What a contrast with the traditional idea of Christmas as a time of “peace on earth and good will towards men.” That vision of Christmas was celebrated in the Mormon Tabernacle Choir presentation that I watched just hours after reading the report of these shootings. Along with a very beautiful rendition of a dozen traditional Christmas carols and other songs, the Tabernacle program featured an extremely moving recitation by David Suchet (“Poirot”), who related the true story of Nicholas Winton, the British stockbroker who worked to save over 650 children from almost certain death at the hands of the Nazis in Czechoslovakia.

The “message” of Winton’s life, according to Suchet and Winton’s son and namesake Nicholas, who appeared on the program, was that all should practice some form of active charity, no matter how mundane. According to Suchet, there are today some 4,000 individuals — children, grandchildren, and great-grandchildren — who owe their lives to the efforts of Nicholas Winton. When Suchet asked those in the enormous audience to shine their smartphone lights as a pledge that they would perform acts of charity in 2024, the great hall was ablaze with light.
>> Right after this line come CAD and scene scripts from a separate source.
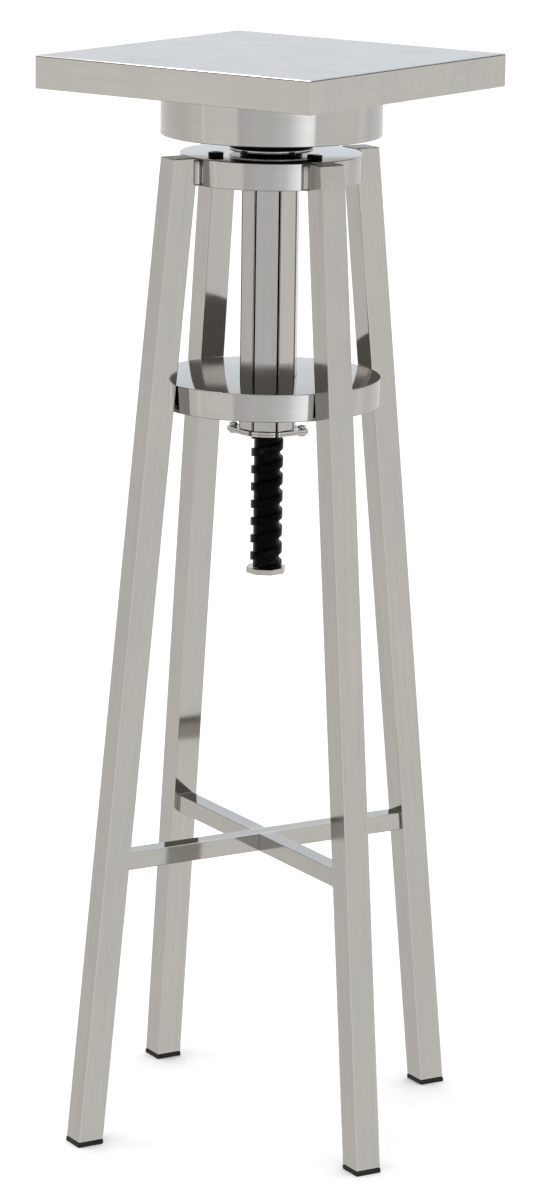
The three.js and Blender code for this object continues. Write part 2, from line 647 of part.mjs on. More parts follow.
earAngles.forEach((angle, i) => {
  base.add(piece(`flange_bolt_${i + 1}`, flangeBolt(angle), SATIN));
  base.add(piece(`flange_nut_${i + 1}`, flangeNut(angle), SATIN));
});

const riser = new THREE.Group();
turntable.add(riser);
riser.add(piece('thrust_washer', thrustWasher(), POLISHED));

const spindle = new THREE.Group();
turntable.add(spindle);
spindle.add(piece('screw_spindle', screwSpindle(), BLACK_STEEL));
spindle.add(piece('end_stop', endStop(), POLISHED));
spindle.add(piece('stop_screw', stopScrew(), SATIN));
spindle.add(piece('hub', hub(), BLACK_STEEL));
spindle.add(piece('drum_shell', drumShell(), POLISHED));
spindle.add(piece('turn_plate', turnPlate(), SATIN));
spindle.add(piece('spindle_nut', ringNut(SPINDLE_NUT_FLATS, STUB_RADIUS, TURN_PLATE_TOP + GAP,
  SPINDLE_NUT_HEIGHT), SATIN));
spindle.add(piece('lower_race', race(LOWER_RACE_TOP, LOWER_RACE_BOTTOM), SATIN));
spindle.add(piece('king_nut', ringNut(KING_NUT_FLATS, PIN_RADIUS, KING_NUT_BOTTOM, KING_NUT_HEIGHT), SATIN));

const cage = new THREE.Group();
turntable.add(cage);
cage.add(piece('ball_cage', ballCage(), SATIN));

const platter = new THREE.Group();
platter.rotation.z = radians(PLATTER_TURN);
turntable.add(platter);
platter.add(piece('upper_race', race(UPPER_RACE_BOTTOM, UPPER_RACE_TOP), SATIN));
platter.add(piece('platter_carrier', platterCarrier(), SATIN));
platter.add(piece('platter_core', platterCore(), BOARD));
platter.add(piece('platter_shell', platterShell(), POLISHED));
carrierScrewAngles.forEach((angle, i) => {
  platter.add(piece(`carrier_screw_${i + 1}`, carrierScrew(angle), SATIN));
});

export default turntable;
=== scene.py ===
"""Looks of the sculpting turntable: a polished stainless stand, a black lifting screw and a square top.

Metres, +Z up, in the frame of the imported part. Straight pieces copy their CAD node and get rounded edges.
Round pieces are turned again with many more sides, filleted, and cut where the legs and bolts pass.
"""

import json
import math

import bmesh
import bpy
from mathutils import Matrix, Vector


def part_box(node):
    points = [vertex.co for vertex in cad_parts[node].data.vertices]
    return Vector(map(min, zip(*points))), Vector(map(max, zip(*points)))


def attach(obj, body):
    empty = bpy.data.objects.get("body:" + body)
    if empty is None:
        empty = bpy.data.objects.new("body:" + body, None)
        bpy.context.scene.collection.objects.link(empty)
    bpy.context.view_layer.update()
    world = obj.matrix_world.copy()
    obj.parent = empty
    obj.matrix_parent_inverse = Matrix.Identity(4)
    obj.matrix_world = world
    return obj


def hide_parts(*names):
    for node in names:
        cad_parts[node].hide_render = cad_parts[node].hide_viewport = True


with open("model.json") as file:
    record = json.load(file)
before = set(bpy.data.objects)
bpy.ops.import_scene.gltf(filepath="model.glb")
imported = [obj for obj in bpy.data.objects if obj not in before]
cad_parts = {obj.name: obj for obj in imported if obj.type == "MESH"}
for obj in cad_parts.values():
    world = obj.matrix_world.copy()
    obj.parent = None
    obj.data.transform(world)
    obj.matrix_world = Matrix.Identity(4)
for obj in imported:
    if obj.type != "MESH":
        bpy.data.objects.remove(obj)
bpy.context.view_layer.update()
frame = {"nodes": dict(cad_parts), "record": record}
NODES = frame["nodes"]
SLOTS = {row["node"]: row["material_slot"] for row in frame["record"]["subparts"]}
BODIES = {
    node: body
    for body, members in frame["record"]["behaviour"]["bodies"].items()
    for node in members
}

# ---------------------------------------------------------------------------------------------------
# Dimensions, in metres and degrees, as in the CAD
# ---------------------------------------------------------------------------------------------------

GAP = 0.0003
LEG_ANGLES = {"fl": -135.0, "fr": -45.0, "br": 45.0, "bl": 135.0}
LEG_SIZE = 0.030
LEG_FOOT_RADIUS = 0.2254
LEG_LEAN = 0.10114
SHEET = 0.0025
RING_RADIUS = 0.0995
PLATE_RADIUS = 0.1238
RING_SCREW_CIRCLE = 0.073
RING_SCREW_ANGLES = (-130.5, -35.5, 97.0)
RING_SCREW_SHANK = 0.004
WELD_RADIUS = 0.0036
WELD_REACH = 0.1012
WELD_SIDE = 0.0157
COLUMN_TURN = 8.5
COLUMN_SIZE = 0.0606
COLUMN_FACE = 0.0274
NUT_RADIUS = 0.024
FLANGE_BOLT_FLATS = 0.008
FLANGE_BOLT_SHANK = 0.0024
EAR_DISTANCE = 0.0385
EAR_ANGLES = (3.5, 183.5)
PITCH = 0.0195
MAJOR_RADIUS = 0.01775
MINOR_RADIUS = 0.01465
RIDGE_WIDTH = 0.0095
RIDGE_HEIGHT_AT_X = 0.7555
THREAD_TOP = 1.101
NECK_RADIUS = 0.016
STUB_RADIUS = 0.012
GROOVE_DEPTH = 0.002
PIN_RADIUS = 0.007
STOP_SCREW_RADIUS = 0.005
BUSH_BORE = 0.01845
BUSH_FLANGE_RADIUS = 0.034
WASHER_BORE = 0.0167
DRUM_RADIUS = 0.121
DRUM_WALL = 0.0024
DRUM_LIP = 0.009
DRUM_BORE = 0.0163
BALL_CIRCLE = 0.080
BALL_COUNT = 12
BALL_RADIUS = 0.005
CAGE_INNER = 0.071
CAGE_OUTER = 0.089
CAGE_THICKNESS = 0.0032
PLATTER_TURN = -21.6
PLATE_BORE = 0.012
SCREW_SOCKET = 0.0034
SCREW_SOCKET_DEPTH = 0.0024
STOP_HEAD_RADIUS = 0.0086
STOP_HEAD_DEPTH = 0.0027
STOP_SOCKET = 0.0046
STOP_SOCKET_DEPTH = 0.0019
STOP_HOLE_DEPTH = 0.022
STUB_ABOVE_NUT = 0.0047

# Cutting tools run past what they cut.
PAST = 0.001
FAR_PAST = 0.01
PAST_LEG_ENDS = (-0.1, 1.3)
PAST_COLUMN_ENDS = (0.5, 1.2)

ROUND_SIDES = 160
SMALL_SIDES = 48

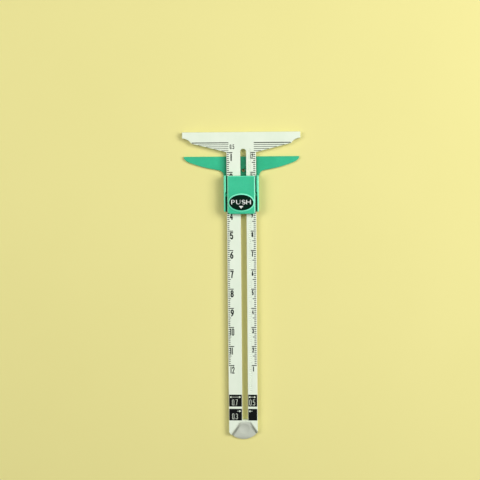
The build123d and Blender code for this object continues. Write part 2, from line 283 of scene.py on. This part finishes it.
def label_black():
    """Very dark green-black label, glossy, with a faint fine grain."""
    n = Nodes("label_black_gloss")
    grain = n.noise(7000.0, 2.0, 0.6)
    cloud = n.noise(500.0, 3.0, 0.55)
    base = n.mix(n.ramp(cloud, 0.35, 0.65), (0.0004, 0.0105, 0.0046), (0.0010, 0.0150, 0.0072))
    base = n.mix(n.ramp(grain, 0.60, 0.76, 0.0, 0.5), base, (0.002, 0.020, 0.010))
    n.set(Base_Color=base, IOR=1.40, Specular_IOR_Level=0.18)
    n.set(Roughness=n.ramp(grain, 0.3, 0.7, 0.24, 0.36))
    n.bumps((grain, 0.18, 0.00001))
    return n.material


def spring_steel():
    """Cold-rolled spring strip with a fine lengthwise brush."""
    n = Nodes("spring_steel_strip")
    brush = n.noise(900.0, 4.0, 0.65, n.stretched((16.0, 0.6, 0.6)))
    haze = n.noise(380.0, 3.0, 0.6)
    base = n.mix(n.ramp(haze, 0.35, 0.65), (0.50, 0.50, 0.49), (0.62, 0.62, 0.60))
    base = n.mix(n.ramp(brush, 0.45, 0.75, 0.0, 0.4), base, (0.36, 0.36, 0.35))
    n.set(Base_Color=base, Metallic=1.0)
    n.set(Roughness=n.ramp(brush, 0.3, 0.7, 0.24, 0.42))
    n.bumps((brush, 0.25, 0.000006))
    return n.material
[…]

The Mormon Tabernacle Choir program, though recorded on Dec. 12, was broadcast on Christmas Day within 24 hours of the Largo, Florida, murders. It was reassuring to watch such an inspiring program as that from Salt Lake City — the product of many thousands of hours of preparation on the part of selfless and dedicated staff and guests, including the breath-taking performance of featured singer Lea Salonga. The annual Mormon Tabernacle presentation was among the best I have seen, and I’ve seen many of them. Programs like this one provide us with a reason for hope. There are hundreds of millions of decent, well-meaning persons just in our own country, and they are the reason that America will continue to prosper and remain a beacon of light to the world.

These Americans do not wish to “radically transform” America. They strive to maintain the religious, moral, and cultural traditions upon which our great nation was founded, and their behavior is guided by the moral codes that they have inherited from their Judeo-Christian ancestors. It is these traditions that ensure the safety, security, health, and well-being of all, and that provide each of us with a purpose and meaning in life, including, as Nicholas Winton demonstrated, the ability to contribute so much to the lives of so many. In his case, this was life itself.

But there are also millions of others — those who will beat another driver senseless in a road-rage incident, who will shoplift $900 of goods day after day, driving businesses to bankruptcy, and who will kill because they don’t like the looks of their victims or because their victims claimed to have received more expensive gifts for Christmas.